Akai's Insight & Memo

かなり小さなマーケティング会社の社長のブログ。MKTインターナショナル株式会社 代表取締役社長 赤井 誠。http://www.mkt-i.jp id:mktredwell

お勧め本: 『日本経済はなぜ浮上しないのか』(片岡剛士 著)

総選挙も終わり、新政権の新しい経済政策に注目が移りつつある寒い冬ですね。

選挙では、主にアベノミクスが争点となっていましたが、謎の論争(ドル建てのGDP比較とか)が多くて頭が痛くなった人も多かったと思います。そこでお勧めは、『日本経済はなぜ浮上しないのか』(片岡剛士 著)です。

本書では、アベノミクスの評価と今後の提言が柱ではありますが、経常収支について、特別付録として、しっかりと説明されていることもポイントです。

ドル建てのGDP比較と並んで、経常収支について、企業会計の黒字・赤字と違っていること(経常収支が赤字になると、日本の稼ぐ力が落ちているとか)などを詳細に解説していています。この章だけでも手元に置いていくだけで、経済政策の理解に役に立ちます。

アベノミクスの定義は、第1の矢「金融緩和」、第2の矢「機動的な財政政策」、第3の矢「成長戦略」となっています。内閣参与の浜田先生が、1年近く前にアベノミクスの評価は、ABE (米大学などの成績。優、良、可、不可ですね)だしていました。今は、第1はまああの合格だけど、第2と第3に対する評価はますます低くなっているのが現状だと思います。そのような中で、本書『日本経済はなぜ浮上しないのか』は、今までのアベノミクスの評価と、今後のあり方を提言する好著です。

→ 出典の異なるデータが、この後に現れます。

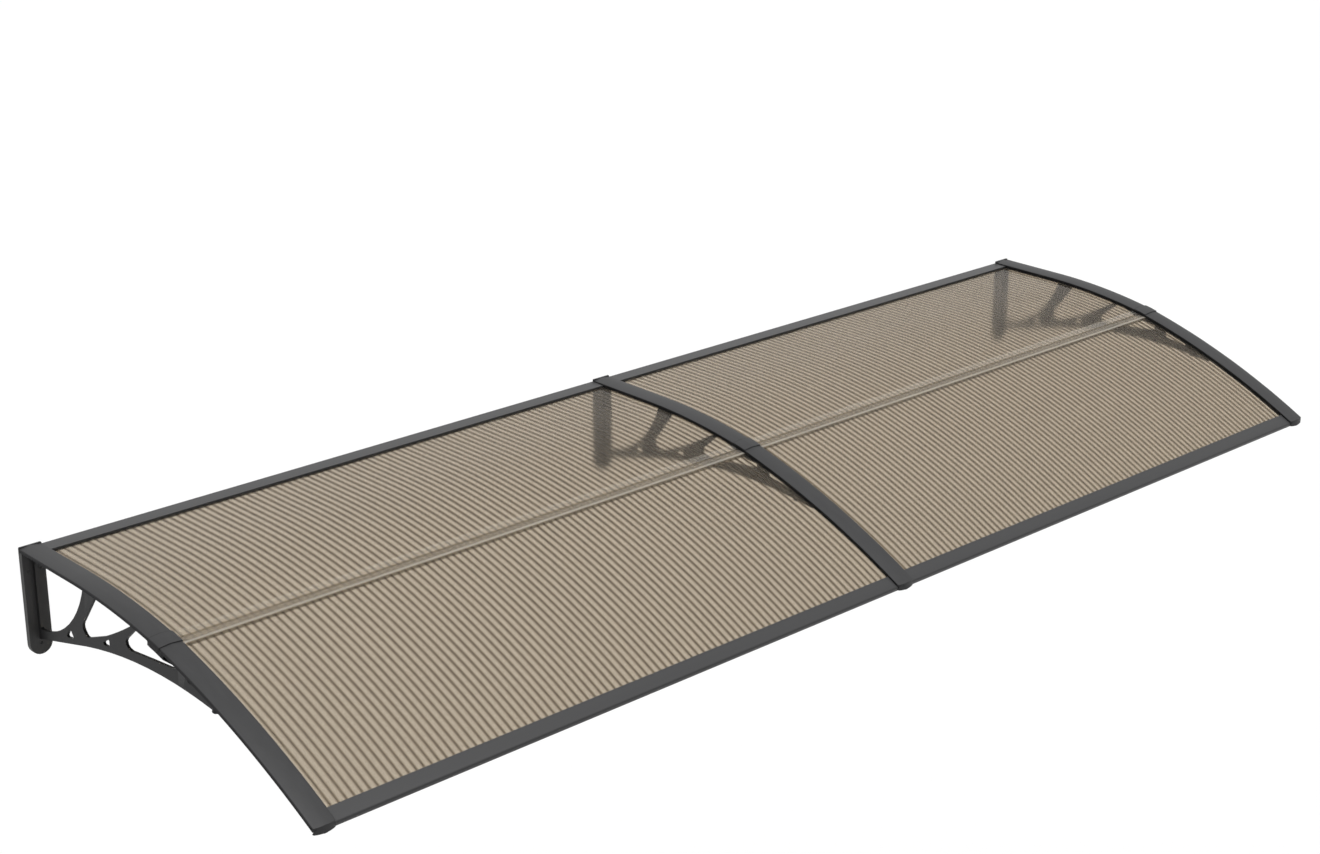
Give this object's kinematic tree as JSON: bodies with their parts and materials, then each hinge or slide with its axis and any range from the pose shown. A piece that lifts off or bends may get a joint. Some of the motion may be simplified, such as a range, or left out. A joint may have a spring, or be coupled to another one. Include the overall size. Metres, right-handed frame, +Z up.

片岡氏は、アベノミクスは成長に特化した経済政策パッケージであるとしています。一方で、片岡氏は、再分配政策は十分でないことも指摘しています。


これらの指摘は、印象論をベースにしたものではなく、各種の統計データや理論を基礎としてなされています。例えば、春の消費税増税の前までのアベノミクスの進捗として、富裕層と低所得者層の消費が増えるなど、上位と下位に成果が表れてきたことなどを統計データを活用し、説明しています。一方で、これから中間層にプラス方向の影響が出てくるかという段階で、増税となり、各種の経済指標が大きく悪化していることを紹介します。

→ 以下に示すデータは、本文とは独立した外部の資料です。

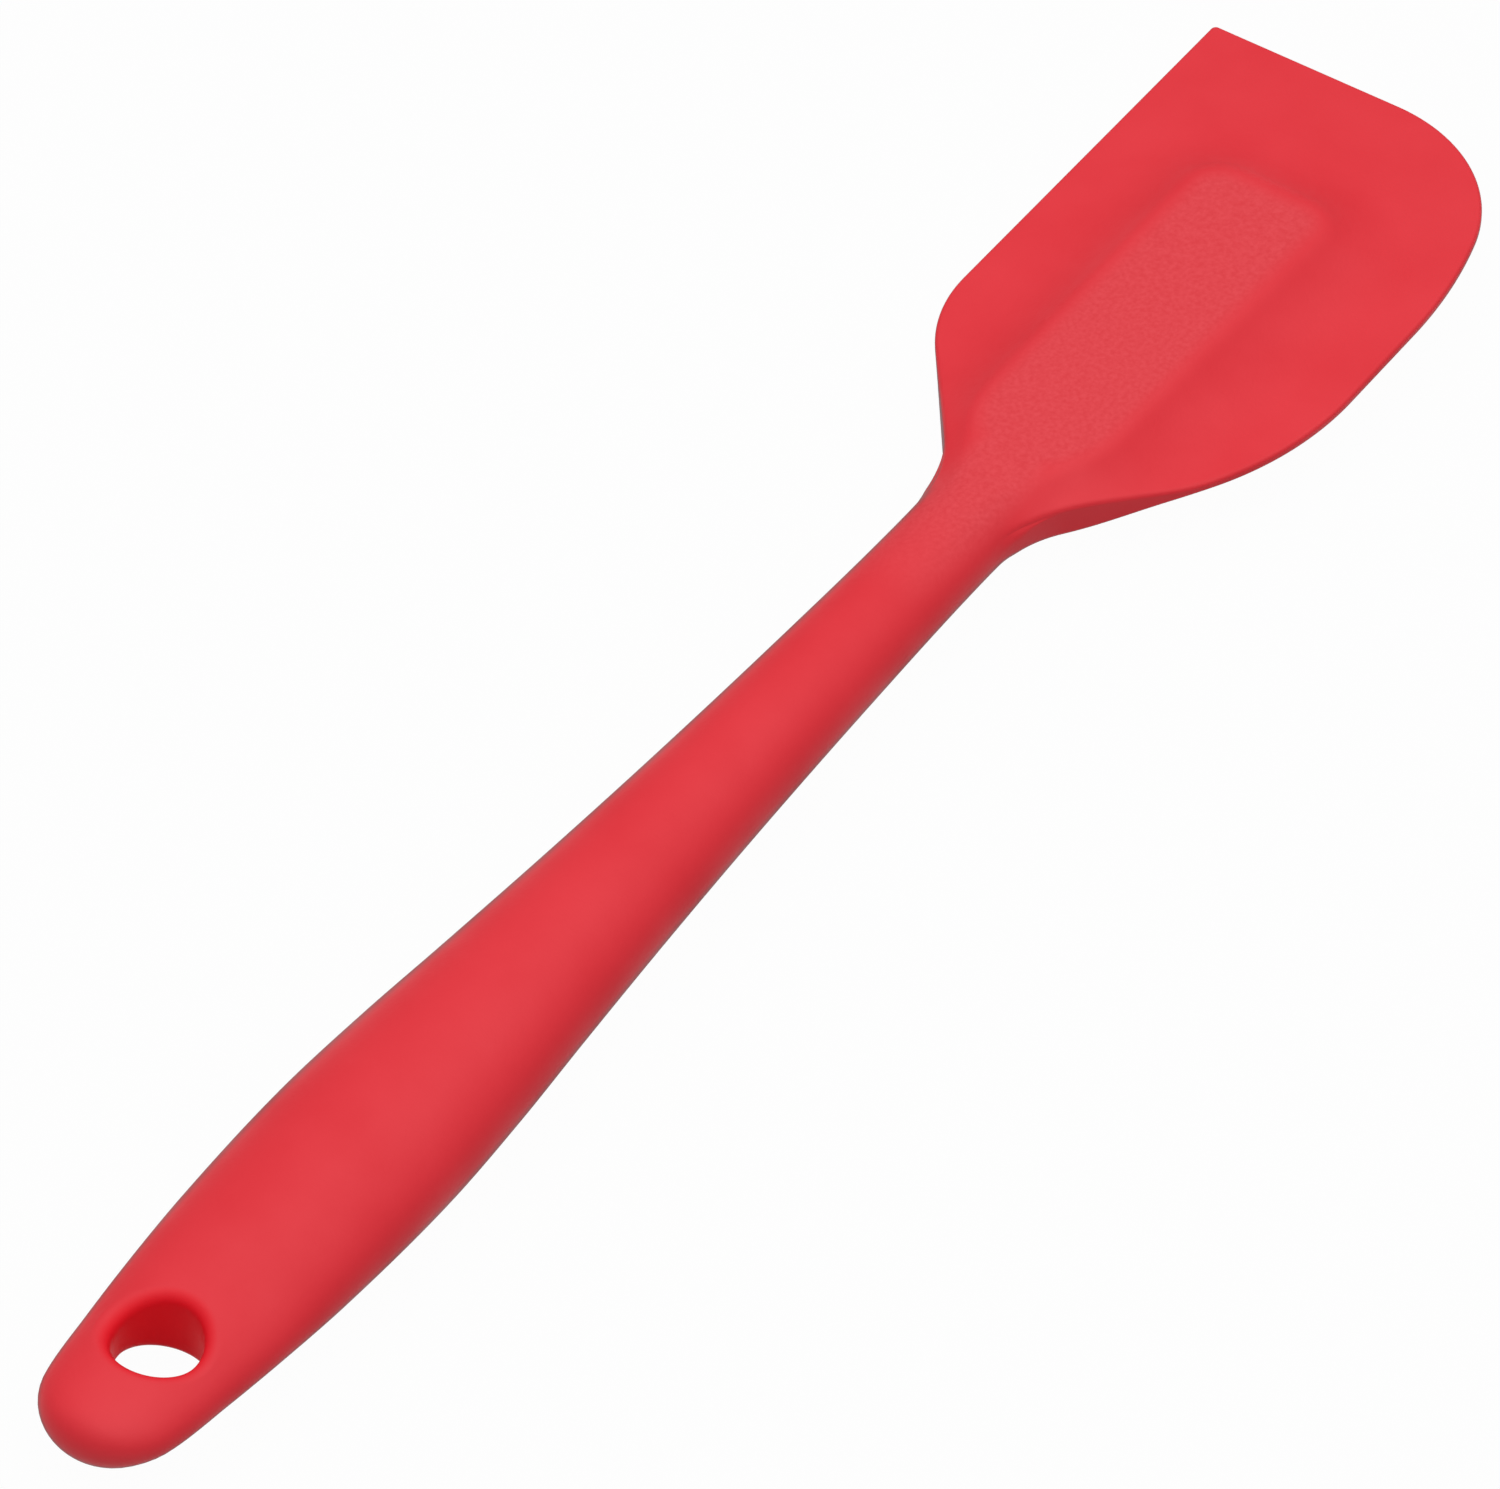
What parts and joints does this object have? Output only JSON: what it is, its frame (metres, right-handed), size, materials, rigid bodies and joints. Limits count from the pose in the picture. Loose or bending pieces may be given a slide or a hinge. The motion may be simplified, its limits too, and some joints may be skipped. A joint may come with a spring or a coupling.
{
  "type": "silicone spatula",
  "caption": "Silicone spatula with a swelling oval handle, a hanging hole, a raised flat panel and a thin flexible blade, square at one corner and rounded at the other.",
  "frame": {"origin": "middle of the hanging hole, at half the handle's thickness", "axes": "+X along the handle to the blade's front edge, +Y to the blade's straight side, +Z along the hanging hole"},
  "size_m": [0.28, 0.0526, 0.0156],
  "materials": {
    "silicone_skin": "satin red silicone, a little frosted on the raised panel",
    "nylon": "matte glass-filled nylon",
    "spring_steel": "rolled strip with punched holes"
  },
  "bodies": {
    "root": {"silicone_cover": "silicone_skin", "nylon_core": "nylon", "steel_spine": "spring_steel"}
  },
  "joints": []
}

これらの分析をベースにして、今後の政策への提言へとつながります。


安倍総理の志向性から、まず、「安倍さんのやることがなんでも反対」のイデオロギーフィルターがかかっていると、なんのこっちゃわからない批判に終始してしまいます。まずは、評価すべきところと、評価できないところを見極めた上で批判する、あるいは、代替案を進めることが大切だと言えるでしょう。

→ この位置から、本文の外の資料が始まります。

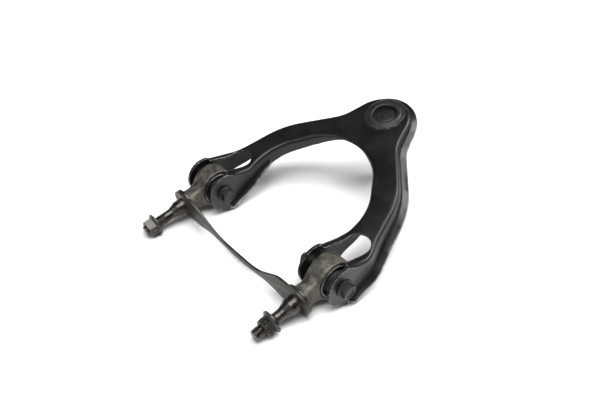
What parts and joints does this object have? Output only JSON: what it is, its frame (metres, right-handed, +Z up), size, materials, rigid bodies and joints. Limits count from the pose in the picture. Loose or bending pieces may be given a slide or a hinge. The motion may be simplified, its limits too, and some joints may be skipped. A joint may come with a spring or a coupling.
{
  "type": "suspension control arm",
  "caption": "Pressed-steel wishbone upper control arm with rubber-bushed anchor studs, spacer strap and ball joint.",
  "frame": {"origin": "midway between the two anchor studs, on the seat face of the spacer strap", "axes": "+Z up as the part lies on a floor, +X from the anchor studs to the ball joint, +Y along the pivot axis"},
  "size_m": [0.2929, 0.2535, 0.1007],
  "materials": {
    "black_coat": "semi-gloss",
    "cap_coat": "satin",
    "cap_plug": "satin",
    "forged_steel": "matte",
    "strap_steel": "satin",
    "nut_steel": "satin",
    "phosphated": "satin",
    "sleeve_steel": "satin",
    "bright_steel": "satin",
    "spring_steel": "satin",
    "seat_plastic": "matte",
    "rubber": "matte"
  },
  "bodies": {
    "bracket": {"spacer_strap": "strap_steel", "front_anchor": "forged_steel", "front_bush_outer_sleeve": "sleeve_steel", "front_bush_rubber": "rubber", "front_tower_nut": "nut_steel", "rear_anchor": "forged_steel", "rear_bush_outer_sleeve": "sleeve_steel", "rear_bush_rubber": "rubber", "rear_tower_nut": "nut_steel"},
    "arm": {"arm_pressing": "black_coat", "ball_joint_housing": "black_coat", "ball_joint_cap": "cap_coat", "ball_joint_plug": "cap_plug", "preload_washer": "spring_steel", "upper_bearing_seat": "seat_plastic", "lower_bearing_seat": "seat_plastic", "boot_large_ring": "spring_steel", "front_bush_inner_sleeve": "sleeve_steel", "front_pivot_bolt": "phosphated", "front_pivot_nut": "phosphated", "rear_bush_inner_sleeve": "sleeve_steel", "rear_pivot_bolt": "phosphated", "rear_pivot_nut": "phosphated"},
    "boot": {"dust_boot": "rubber"},
    "boot_collar": {"boot_small_ring": "spring_steel"},
    "stud": {"ball_stud": "bright_steel"}
  },
  "joints": [
    {"name": "arm_pivot", "type": "hinge", "parent": "bracket", "child": "arm", "pos_m": [0.04022, 0, 0.00796], "axis": [0, 1, 0], "range_deg": [-25, 25], "stiffness_Nm_per_rad": 115},
    {"name": "stud_swing_fore_aft", "type": "hinge", "parent": "arm", "child": "boot", "pos_m": [0.21371, 0, 0.05932], "axis": [0, 1, 0], "range_deg": [-18, 18], "deforming": ["dust_boot"]},
    {"name": "stud_swing_side", "type": "hinge", "parent": "boot", "child": "boot_collar", "pos_m": [0.21371, 0, 0.05932], "axis": [0.9588, 0, 0.284], "range_deg": [-18, 18]},
    {"name": "stud_spin", "type": "hinge", "parent": "boot_collar", "child": "stud", "pos_m": [0.21371, 0, 0.05932], "axis": [-0.284, 0, 0.9588], "continuous": true}
  ]
}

再分配政策以外にも、若田部教授(早稲田大学)が主張する「オープン・レジーム」を推奨しています。あまり、聞きなれない用語だと思いますので、以下に若田部先生のコラムをリンクします。


結局、アベノミクス三本の矢自体は、標準的な経済政策の組み合わせなので、これらを批判しても、トンデモ批判になりがちです。一方で、片岡氏が再分配政策は十分でないことも指摘しているように、うまくいっていないところを改善していくことが大切だと思います。

年末に時間のあるときに読んでみてほしい一冊です。